◆ **GOAL**: Extract from the listing each line in which the word "scene" appears.

------------------------------------------------------------

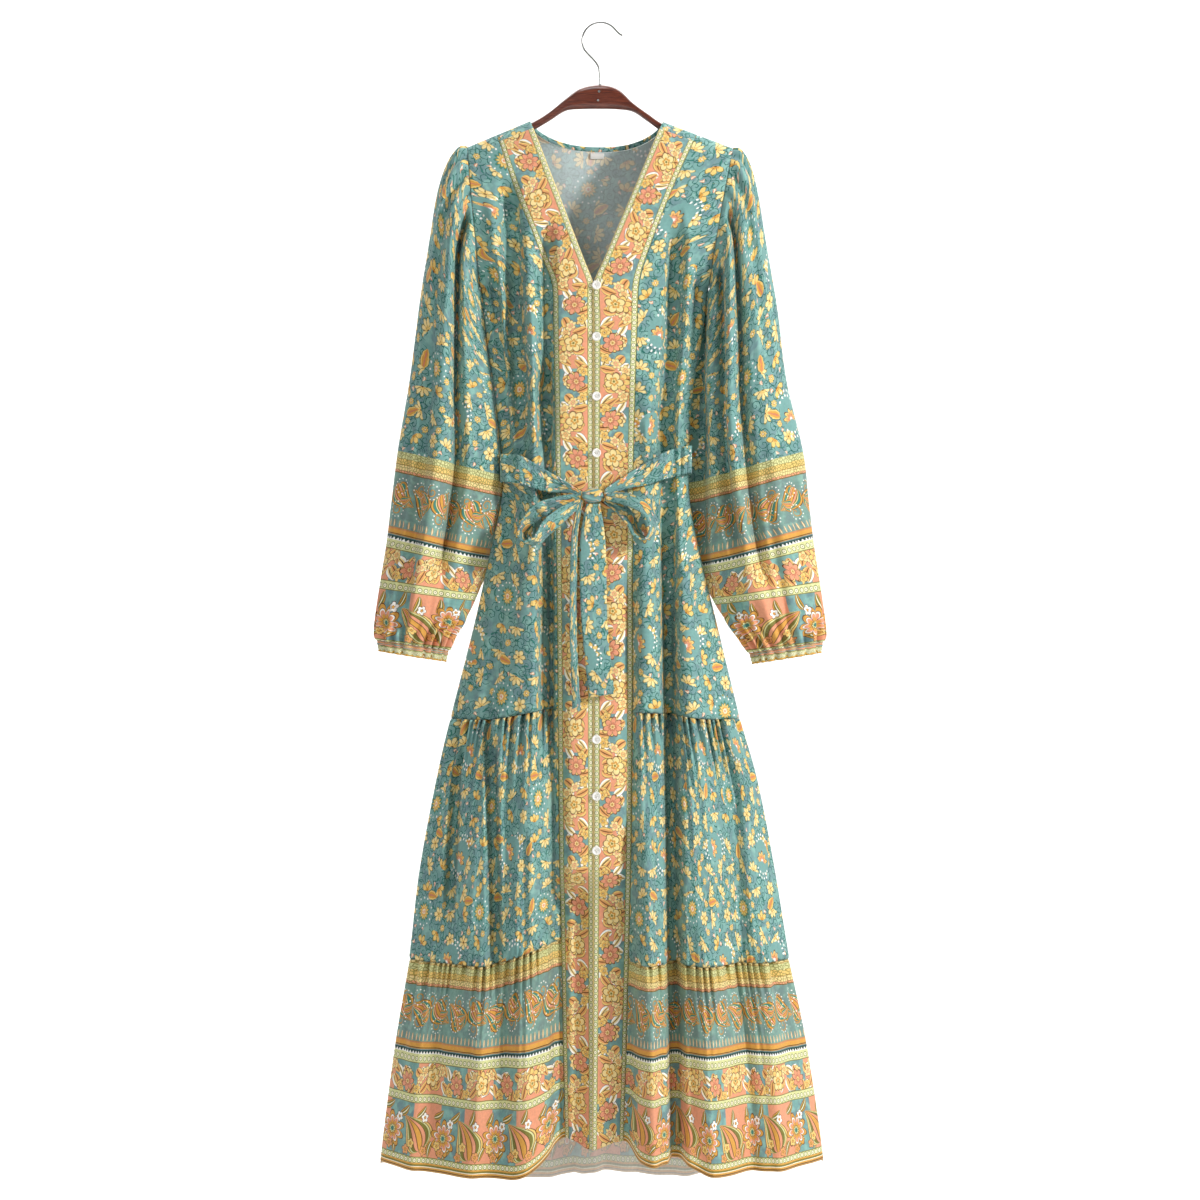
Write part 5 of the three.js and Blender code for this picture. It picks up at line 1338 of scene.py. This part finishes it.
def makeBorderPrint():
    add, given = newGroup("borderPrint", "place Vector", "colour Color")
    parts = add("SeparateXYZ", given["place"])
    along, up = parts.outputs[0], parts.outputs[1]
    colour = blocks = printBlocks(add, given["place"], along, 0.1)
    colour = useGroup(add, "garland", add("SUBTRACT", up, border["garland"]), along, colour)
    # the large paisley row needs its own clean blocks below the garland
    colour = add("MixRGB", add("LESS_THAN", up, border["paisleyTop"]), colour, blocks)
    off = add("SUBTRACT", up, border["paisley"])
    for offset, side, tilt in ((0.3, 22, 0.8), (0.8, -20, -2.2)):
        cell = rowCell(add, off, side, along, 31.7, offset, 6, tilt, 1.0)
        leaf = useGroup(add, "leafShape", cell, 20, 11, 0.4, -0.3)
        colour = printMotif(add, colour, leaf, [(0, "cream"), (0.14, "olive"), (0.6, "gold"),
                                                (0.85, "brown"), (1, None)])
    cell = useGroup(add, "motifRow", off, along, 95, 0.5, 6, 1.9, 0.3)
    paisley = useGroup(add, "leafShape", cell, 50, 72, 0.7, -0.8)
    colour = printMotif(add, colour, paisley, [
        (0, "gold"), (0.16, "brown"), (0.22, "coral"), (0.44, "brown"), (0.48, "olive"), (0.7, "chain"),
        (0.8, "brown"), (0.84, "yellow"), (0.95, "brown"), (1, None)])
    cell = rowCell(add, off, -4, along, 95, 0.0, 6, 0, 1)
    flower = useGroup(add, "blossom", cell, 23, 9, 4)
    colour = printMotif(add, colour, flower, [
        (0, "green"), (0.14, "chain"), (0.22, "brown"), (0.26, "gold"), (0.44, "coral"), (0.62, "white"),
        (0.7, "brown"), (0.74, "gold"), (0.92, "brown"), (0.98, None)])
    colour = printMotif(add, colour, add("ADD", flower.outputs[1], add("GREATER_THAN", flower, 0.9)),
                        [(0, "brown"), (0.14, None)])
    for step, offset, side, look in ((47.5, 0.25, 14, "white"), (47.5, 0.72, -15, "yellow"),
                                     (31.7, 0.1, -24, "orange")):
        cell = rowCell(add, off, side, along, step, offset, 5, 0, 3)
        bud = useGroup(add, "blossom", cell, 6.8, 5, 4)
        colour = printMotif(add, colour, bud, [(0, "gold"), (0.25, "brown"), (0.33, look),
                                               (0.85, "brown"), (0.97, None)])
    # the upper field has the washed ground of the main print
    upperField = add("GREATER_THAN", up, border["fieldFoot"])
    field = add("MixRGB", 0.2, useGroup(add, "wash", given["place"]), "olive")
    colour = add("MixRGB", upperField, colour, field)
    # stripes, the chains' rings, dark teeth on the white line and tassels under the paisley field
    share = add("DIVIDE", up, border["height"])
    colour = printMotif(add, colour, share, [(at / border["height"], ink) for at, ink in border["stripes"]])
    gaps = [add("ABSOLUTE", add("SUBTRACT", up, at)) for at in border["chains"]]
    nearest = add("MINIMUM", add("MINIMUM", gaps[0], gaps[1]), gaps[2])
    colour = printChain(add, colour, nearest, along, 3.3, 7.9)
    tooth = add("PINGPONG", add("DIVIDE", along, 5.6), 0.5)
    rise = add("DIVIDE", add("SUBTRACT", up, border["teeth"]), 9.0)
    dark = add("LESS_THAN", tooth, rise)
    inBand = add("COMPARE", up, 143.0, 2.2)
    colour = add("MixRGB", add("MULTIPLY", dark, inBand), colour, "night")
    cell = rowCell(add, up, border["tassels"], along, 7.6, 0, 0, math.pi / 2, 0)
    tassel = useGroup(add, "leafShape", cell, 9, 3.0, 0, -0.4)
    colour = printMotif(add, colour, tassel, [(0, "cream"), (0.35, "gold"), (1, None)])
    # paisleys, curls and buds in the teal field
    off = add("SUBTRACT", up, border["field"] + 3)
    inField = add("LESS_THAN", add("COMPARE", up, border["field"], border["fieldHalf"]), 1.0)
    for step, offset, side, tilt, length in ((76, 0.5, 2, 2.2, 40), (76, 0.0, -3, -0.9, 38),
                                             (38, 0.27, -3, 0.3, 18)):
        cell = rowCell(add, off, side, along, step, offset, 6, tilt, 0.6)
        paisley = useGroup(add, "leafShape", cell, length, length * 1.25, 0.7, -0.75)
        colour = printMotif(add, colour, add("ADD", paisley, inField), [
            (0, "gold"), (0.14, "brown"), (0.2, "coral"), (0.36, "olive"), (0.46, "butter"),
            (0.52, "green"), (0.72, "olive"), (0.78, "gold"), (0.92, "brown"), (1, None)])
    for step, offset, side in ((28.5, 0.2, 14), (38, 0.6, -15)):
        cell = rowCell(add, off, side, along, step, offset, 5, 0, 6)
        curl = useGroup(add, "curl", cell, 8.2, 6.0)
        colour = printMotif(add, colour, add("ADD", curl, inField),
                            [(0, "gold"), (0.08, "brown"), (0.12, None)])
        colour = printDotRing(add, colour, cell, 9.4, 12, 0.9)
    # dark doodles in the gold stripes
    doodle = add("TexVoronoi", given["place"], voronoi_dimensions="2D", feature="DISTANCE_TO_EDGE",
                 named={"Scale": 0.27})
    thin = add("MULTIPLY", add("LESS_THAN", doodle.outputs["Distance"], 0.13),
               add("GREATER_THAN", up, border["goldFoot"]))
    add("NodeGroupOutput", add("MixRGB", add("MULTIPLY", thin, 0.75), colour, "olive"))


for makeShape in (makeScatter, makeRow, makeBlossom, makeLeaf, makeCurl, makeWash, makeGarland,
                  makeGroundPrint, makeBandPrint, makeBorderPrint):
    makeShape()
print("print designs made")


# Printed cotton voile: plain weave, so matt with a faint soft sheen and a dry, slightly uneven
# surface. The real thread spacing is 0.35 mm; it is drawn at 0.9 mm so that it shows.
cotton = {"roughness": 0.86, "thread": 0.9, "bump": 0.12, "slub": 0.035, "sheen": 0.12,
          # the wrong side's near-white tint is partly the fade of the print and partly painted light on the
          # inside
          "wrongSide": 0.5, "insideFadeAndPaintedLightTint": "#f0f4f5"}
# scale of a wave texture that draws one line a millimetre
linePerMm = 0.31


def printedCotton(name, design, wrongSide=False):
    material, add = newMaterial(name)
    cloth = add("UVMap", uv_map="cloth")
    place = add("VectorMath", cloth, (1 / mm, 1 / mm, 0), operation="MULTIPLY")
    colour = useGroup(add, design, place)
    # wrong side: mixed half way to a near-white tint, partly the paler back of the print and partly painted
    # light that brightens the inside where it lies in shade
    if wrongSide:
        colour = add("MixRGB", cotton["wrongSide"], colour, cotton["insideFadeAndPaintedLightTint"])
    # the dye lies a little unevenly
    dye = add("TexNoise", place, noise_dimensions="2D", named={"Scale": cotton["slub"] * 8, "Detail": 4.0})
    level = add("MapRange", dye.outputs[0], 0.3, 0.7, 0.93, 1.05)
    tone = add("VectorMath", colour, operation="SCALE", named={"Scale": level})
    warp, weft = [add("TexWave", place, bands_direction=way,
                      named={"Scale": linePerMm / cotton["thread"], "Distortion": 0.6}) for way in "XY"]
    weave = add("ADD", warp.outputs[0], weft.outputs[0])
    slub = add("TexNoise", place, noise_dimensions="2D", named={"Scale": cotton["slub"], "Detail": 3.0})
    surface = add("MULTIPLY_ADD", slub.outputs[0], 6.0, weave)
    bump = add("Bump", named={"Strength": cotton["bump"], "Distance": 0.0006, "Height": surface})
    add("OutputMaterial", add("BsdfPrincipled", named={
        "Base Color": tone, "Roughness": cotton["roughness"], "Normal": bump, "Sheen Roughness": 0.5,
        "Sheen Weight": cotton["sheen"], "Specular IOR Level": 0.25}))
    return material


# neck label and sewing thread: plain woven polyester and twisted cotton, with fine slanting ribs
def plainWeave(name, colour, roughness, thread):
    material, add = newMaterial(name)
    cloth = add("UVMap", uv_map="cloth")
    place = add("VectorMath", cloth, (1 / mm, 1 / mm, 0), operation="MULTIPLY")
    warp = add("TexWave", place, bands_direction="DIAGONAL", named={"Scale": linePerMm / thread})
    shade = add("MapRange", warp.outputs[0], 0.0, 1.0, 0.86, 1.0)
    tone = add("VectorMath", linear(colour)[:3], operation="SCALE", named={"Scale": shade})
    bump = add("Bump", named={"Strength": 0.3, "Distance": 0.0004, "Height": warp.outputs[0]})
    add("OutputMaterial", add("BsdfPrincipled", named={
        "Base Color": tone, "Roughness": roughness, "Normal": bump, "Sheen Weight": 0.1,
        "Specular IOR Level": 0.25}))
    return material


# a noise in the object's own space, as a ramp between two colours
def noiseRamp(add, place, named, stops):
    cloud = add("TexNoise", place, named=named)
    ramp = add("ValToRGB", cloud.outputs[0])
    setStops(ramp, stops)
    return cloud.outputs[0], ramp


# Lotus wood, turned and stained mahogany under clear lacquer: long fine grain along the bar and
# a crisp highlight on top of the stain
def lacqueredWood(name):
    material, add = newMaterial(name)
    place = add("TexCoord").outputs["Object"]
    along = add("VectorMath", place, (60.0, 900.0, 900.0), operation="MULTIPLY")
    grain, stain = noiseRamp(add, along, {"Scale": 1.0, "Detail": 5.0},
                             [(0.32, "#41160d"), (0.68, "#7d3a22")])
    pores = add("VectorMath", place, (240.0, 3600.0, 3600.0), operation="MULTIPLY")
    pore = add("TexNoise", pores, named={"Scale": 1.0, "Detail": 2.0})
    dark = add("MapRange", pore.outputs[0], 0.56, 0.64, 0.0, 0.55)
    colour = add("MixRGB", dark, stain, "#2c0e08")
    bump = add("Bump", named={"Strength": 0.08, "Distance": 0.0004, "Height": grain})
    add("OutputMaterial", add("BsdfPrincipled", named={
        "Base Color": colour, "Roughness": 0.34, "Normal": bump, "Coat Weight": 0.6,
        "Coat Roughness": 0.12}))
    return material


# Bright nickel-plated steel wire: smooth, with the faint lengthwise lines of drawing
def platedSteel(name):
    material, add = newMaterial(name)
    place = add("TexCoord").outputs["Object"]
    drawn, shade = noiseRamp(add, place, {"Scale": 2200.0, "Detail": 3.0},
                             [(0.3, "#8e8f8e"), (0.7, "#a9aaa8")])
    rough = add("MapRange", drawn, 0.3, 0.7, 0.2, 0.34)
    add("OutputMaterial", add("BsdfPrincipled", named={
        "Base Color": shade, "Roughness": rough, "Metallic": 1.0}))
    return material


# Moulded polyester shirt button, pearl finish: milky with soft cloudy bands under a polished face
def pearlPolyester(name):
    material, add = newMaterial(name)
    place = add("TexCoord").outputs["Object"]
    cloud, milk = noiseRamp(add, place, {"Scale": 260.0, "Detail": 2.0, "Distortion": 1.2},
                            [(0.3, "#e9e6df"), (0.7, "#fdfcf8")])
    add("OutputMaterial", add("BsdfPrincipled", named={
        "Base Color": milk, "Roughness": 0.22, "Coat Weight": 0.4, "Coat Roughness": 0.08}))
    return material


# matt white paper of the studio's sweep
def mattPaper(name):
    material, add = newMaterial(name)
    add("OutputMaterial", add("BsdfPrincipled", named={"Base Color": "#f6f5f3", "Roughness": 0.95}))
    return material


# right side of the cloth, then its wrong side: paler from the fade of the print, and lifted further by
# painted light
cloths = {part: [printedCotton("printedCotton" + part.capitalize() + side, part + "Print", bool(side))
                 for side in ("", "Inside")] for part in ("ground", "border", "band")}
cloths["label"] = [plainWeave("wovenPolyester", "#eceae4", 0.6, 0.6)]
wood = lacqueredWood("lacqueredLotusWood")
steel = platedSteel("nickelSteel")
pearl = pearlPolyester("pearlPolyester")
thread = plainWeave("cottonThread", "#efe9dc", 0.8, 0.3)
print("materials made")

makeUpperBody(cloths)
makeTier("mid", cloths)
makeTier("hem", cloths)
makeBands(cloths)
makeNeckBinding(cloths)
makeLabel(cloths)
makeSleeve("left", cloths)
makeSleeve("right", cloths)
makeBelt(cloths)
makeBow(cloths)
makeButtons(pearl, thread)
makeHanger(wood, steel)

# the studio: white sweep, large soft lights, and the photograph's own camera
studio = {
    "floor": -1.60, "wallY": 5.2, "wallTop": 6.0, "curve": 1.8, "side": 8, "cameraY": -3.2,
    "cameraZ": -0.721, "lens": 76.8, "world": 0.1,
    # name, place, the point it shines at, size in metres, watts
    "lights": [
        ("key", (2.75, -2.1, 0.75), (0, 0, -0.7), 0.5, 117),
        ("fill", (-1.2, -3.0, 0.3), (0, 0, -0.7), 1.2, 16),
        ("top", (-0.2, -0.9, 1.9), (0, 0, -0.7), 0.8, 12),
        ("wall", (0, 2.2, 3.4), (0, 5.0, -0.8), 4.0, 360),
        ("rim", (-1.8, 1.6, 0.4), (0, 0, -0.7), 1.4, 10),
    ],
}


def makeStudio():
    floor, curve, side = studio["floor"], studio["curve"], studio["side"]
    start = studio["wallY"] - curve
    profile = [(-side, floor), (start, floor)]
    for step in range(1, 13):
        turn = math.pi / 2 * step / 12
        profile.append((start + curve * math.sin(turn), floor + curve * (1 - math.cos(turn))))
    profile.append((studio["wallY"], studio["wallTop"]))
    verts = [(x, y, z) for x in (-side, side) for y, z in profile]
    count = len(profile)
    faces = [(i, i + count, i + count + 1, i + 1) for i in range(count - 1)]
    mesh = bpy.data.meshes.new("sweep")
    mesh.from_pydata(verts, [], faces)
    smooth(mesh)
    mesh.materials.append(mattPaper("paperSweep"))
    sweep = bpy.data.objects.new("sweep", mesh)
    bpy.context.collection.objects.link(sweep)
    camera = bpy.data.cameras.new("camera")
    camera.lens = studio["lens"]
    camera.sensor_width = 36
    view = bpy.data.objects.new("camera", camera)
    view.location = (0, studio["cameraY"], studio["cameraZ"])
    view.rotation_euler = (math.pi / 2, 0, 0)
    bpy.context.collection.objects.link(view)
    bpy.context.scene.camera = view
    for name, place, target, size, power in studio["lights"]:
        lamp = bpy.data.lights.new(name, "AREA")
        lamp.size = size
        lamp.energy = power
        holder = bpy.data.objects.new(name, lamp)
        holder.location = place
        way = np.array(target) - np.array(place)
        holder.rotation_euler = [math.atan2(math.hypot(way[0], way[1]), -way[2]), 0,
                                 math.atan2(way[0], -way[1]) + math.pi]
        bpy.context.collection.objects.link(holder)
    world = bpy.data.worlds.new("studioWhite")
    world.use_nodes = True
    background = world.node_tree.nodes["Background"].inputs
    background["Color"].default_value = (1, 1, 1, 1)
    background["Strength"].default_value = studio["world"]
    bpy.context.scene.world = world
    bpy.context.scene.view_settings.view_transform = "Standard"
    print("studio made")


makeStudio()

------------------------------------------------------------

◆ **RESULT BELOW**:
Write part 5 of the three.js and Blender code for this picture. It picks up at line 1338 of scene.py. This part finishes it.
    bpy.context.scene.camera = view
    bpy.context.scene.world = world
    bpy.context.scene.view_settings.view_transform = "Standard"